My baby had been a bit congested, though he had not presented any fever or any other sign of infection. However, little did we know that this virus would wreak havoc with his lungs and hence give us a couple more scares like the one at the doctor’s office, though at the hospital with nurses and doctors. In more simple terms, this virus causes a really horrible cold, which may make us grown ups feel like crap, but that is really mean with babies. Matias had to be with oxygen and he was submitted to a series of tests to rule out some other thing that may have caused those cyanotic episodes. Luckily, it was just the virus which was the problem.
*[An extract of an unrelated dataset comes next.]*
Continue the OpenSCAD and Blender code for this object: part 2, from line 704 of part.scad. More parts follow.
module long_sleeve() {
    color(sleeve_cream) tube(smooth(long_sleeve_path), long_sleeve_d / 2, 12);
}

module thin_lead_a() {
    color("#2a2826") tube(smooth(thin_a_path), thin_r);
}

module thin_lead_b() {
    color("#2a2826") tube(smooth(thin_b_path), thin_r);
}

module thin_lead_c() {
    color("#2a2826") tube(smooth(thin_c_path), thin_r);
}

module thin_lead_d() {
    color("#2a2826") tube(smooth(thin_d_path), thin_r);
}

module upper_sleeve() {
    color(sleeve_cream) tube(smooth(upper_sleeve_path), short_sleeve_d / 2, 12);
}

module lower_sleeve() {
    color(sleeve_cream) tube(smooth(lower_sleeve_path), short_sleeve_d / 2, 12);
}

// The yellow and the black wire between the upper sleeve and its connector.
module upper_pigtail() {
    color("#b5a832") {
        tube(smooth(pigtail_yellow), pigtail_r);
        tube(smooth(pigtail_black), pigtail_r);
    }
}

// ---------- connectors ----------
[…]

And like any cold, it just needed to run its course, but the time spent at the hospital, the tests, the constant worrying did a number on what had been a slowly growing confidence that I was doing a good job as a mom.
Like other mothers have told me, I am experiencing the classic post-hospital stay syndrome, which has made me vow never to take out my child nor to let him interact with anyone who looks a little but suspicious of getting sick or is already sick. I’m thinking that 2015 might be a good time to expose him again to the outside world, or maybe even 2016 depending on how I feel about it. It’s weird because I didn’t start out like that when Matias first came home from the hospital, but now I am thinking of buying those special gowns that nurses had to wear around him just so anyone who is thinking of coming to visit can wear while being around him.
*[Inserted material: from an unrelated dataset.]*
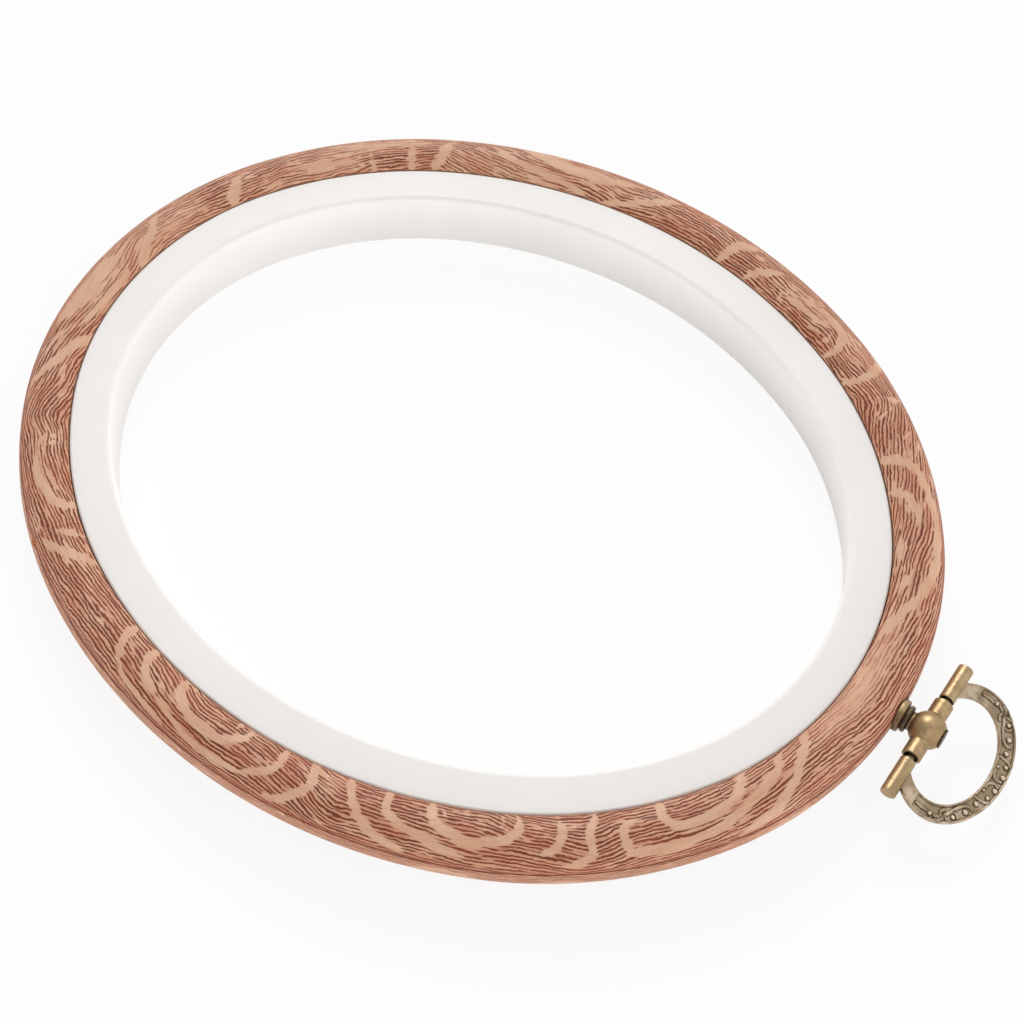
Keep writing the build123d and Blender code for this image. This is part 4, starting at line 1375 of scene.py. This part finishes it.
def bail_loop(brass):
    """The flat D of the bail, from inside one barrel's wall round to the other's."""
    turns = np.linspace(-1, 1, 601)
    outer = half_ellipse(bail_outer, turns)
    inner = half_ellipse(bail_inner, turns)
    width = np.linalg.norm(outer - inner, axis=1)[:, None]
    bends = bail_edge_radius * (1 - np.cos(np.linspace(0, math.pi / 2, 6)))
    middle = bends[-1] + (width - 2 * bends[-1]) * np.linspace(0, 1, 43)[1:-1]
    from_inner = np.hstack([np.tile(bends, (len(turns), 1)), middle, width - bends[::-1]])
    places = inner[:, None, :] + (outer - inner)[:, None, :] * (from_inner / width)[..., None]
    out, side = places[..., 0], places[..., 1]
    edge = np.minimum(from_inner, width - from_inner)
    height, level, foot = bail_relief(out, side, edge)
    top, low = bail_faces(out, edge, height)
    # Rows run over the top and come back along the underside
    back = slice(None, None, -1)
    up = np.hstack([top, low[:, back]])
    out = np.hstack([out, out[:, back]])
    side = np.hstack([side, side[:, back]])
    level = np.hstack([level, np.full_like(level, bail_plain_level)])
    foot = np.hstack([foot, np.zeros_like(foot)])
    rows, columns = out.shape
    corners, numbers = grid_faces(rows, columns, False, True)
    first_end = list(range(columns))
    last_end = list(range((rows - 1) * columns, rows * columns))[::-1]
    faces = numbers.tolist() + [first_end, last_end]
    mesh = new_mesh("bail_loop", bail_place(out, side, up).reshape(-1, 3), faces)
    shown = (corners[..., 0], corners[..., 1] % columns)
    plain = np.full(2 * columns, bail_plain_level)
    add_uv(mesh, "relief", np.append(level[shown], plain), np.append(foot[shown], np.zeros_like(plain)))
    made = piece("bail_loop", mesh, "hanger_bail", brass)
    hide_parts("bail")


def bail_barrel(side, brass):
    start = side * barrel_start
    mouth = side * (barrel_start + barrel_mouth_depth)
    bottom = side * (barrel_start + barrel_bore_depth)
    end = side * (barrel_start + barrel_length)
    profile = rounded_profile([
        (bottom, 0), (bottom, barrel_bore_radius), (mouth, barrel_bore_radius), (mouth, barrel_mouth_radius),
        (start, barrel_mouth_radius), (start, barrel_radius), (end, barrel_radius), (end, 0)],
        barrel_edge_radius)
    name = "bail_barrel_left" if side > 0 else "bail_barrel_right"
    piece(name, lathe(name, profile, "y"), "hanger_bail", brass)


# Stage


def floor():
    """The pale floor, white to the camera and in reflections, which still takes the object's shadow."""
    size = 3000.0
    corners = [(-size, -size, 0), (size, -size, 0), (size, size, 0), (-size, size, 0)]
    mesh = new_mesh("floor", corners, [(0, 1, 2, 3)])
    made = linked("floor", mesh)
    g = Finish("floor")
    g.surface(Base_Color=(0.96, 0.96, 0.96, 1.0), Roughness=0.9)
    ray = g.add("ShaderNodeLightPath").outputs
    clear = g.larger(ray["Is Camera Ray"], ray["Is Transmission Ray"])
    seen = g.larger(clear, g.times(ray["Is Glossy Ray"], 0.6))
    glow = g.add("ShaderNodeEmission", {"Color": (1, 1, 1, 1), "Strength": 1.0}).outputs[0]
    shaders = {0: g.times(seen, 0.88), 1: g.shader.outputs[0], 2: glow}
    g.plug(g.add("ShaderNodeMixShader", shaders).outputs[0], g.output.inputs["Surface"])
    mesh.materials.append(g.material)


def world():
    """A studio with bright walls and a dim ceiling, seen as plain white and reflected as a grey gradient."""
    made = bpy.data.worlds.new("studio")
    g = Graph(made)
    rise = g.split(g.add("ShaderNodeTexCoord").outputs["Generated"])["Z"]
    ray = g.add("ShaderNodeLightPath").outputs

    def walls(horizon, overhead):
        return g.fade(rise, 0.05, 0.5, horizon, overhead, "LINEAR")

    strength = g.choose(ray["Is Glossy Ray"], walls(2.9, 0.2), walls(0.7, 0.5))
    strength = g.choose(ray["Is Camera Ray"], strength, 0.98)
    background = g.add("ShaderNodeBackground", {"Strength": strength, "Color": (1, 1, 1, 1)})
    g.add("ShaderNodeOutputWorld", {"Surface": background.outputs[0]})
    bpy.context.scene.world = made


def sun(name, energy, angle, towards):
    data = bpy.data.lights.new(name, "SUN")
    data.energy = energy
    data.angle = math.radians(angle)
    linked(name, data).rotation_euler = Vector(towards).to_track_quat("Z", "Y").to_euler()


def camera():
    """The camera where the photograph was taken from, found from the ring's own outline."""
    data = bpy.data.cameras.new("camera")
    data.sensor_width = 36.0
    data.lens = camera_lens
    data.clip_start = 0.01
    made = linked("camera", data)
    turn = Matrix((camera_right, camera_up, camera_right.cross(camera_up))).transposed().to_4x4()
    made.matrix_world = Matrix.Translation(camera_place * MM) @ turn
    bpy.context.scene.camera = made


outer_ring()
inner_ring()
bail_brass = antique_brass("bail_brass", *bail_metal, relief=True)
barrels = antique_brass("barrel_brass", *barrel_brass)
base_collar(antique_brass("collar_brass", *collar_brass))
# The post takes the darker brass, which is painted shade
swivel_post(antique_brass("post_brass_painted_shade", *post_brass_painted_shade))
ball_hub(antique_brass("ball_brass", *ball_brass))
bail_loop(bail_brass)
for side in (-1, 1):
    bail_barrel(side, barrels)
plating = plated_steel()
for name in ("hanger_screw", "hinge_pin_left", "hinge_pin_right"):
    frame["nodes"][name].data.materials.clear()
    frame["nodes"][name].data.materials.append(plating)
floor()
world()
sun("key", 1.56, 30, (-0.55, 0.7, 0.82))
sun("fill", 0.9, 90, (0.85, -0.2, 0.8))
camera()
bpy.context.scene.view_settings.view_transform = "Standard"

bpy.context.view_layer.update()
Obviously, I still feel guilty because maybe I should not have taken my boy outside, though the doctor explained that virus is just in the air and it has nothing to do with how much or how little Matias was out and about. Anyone could have had that virus and could have passed it to me or my husband or anyone around us, family, friends, or just by opening the window of my apartment. So now, the idea of putting my baby boy inside a glass box is not so unappealing.
He is out now, and that trip back from the hospital felt like the weeks before he had been with us, did not happen and we had to start all over again. Not to mention, this time I had accumulated the usual exhaustion from not sleeping due to late night feedings before the hospital, plus those days locked up inside his room, sleeping on a sofa that should be banned from the world and the stress of the whole ordeal did cause me to feel like someone had used my whole body as a punching bag this past Sunday. And now, I must add the mental exhaustion of questioning everything I do with him, so we don’t end up back at the hospital again.
Fortunately, our last visit to the doctor, post-hospital ordeal was a good one. His pediatrician found him well and as if nothing had ever happened. He is back to his old self, discovering what it means to be a two-month old baby. That was another hard thing for us as parents, to celebrate his two months at the hospital, while he had this glass box over his head blowing oxygen 24/7.
So now, it is a matter of building up my confidence and not be worrying if he’ll catch that virus again and get sick again or catch some other thing and get sick. I guess I had to be a mom to understand what mothers say when they feel helpless when their kids get sick and there is nothing that can do to make it all go away fast. I mean, I was starting to understand his cries of hunger, tiredness, but when he was crying because he felt bad, that was the worst because all I could do was step back and let the medicine do its job, or as it happened most of the time, cry with him.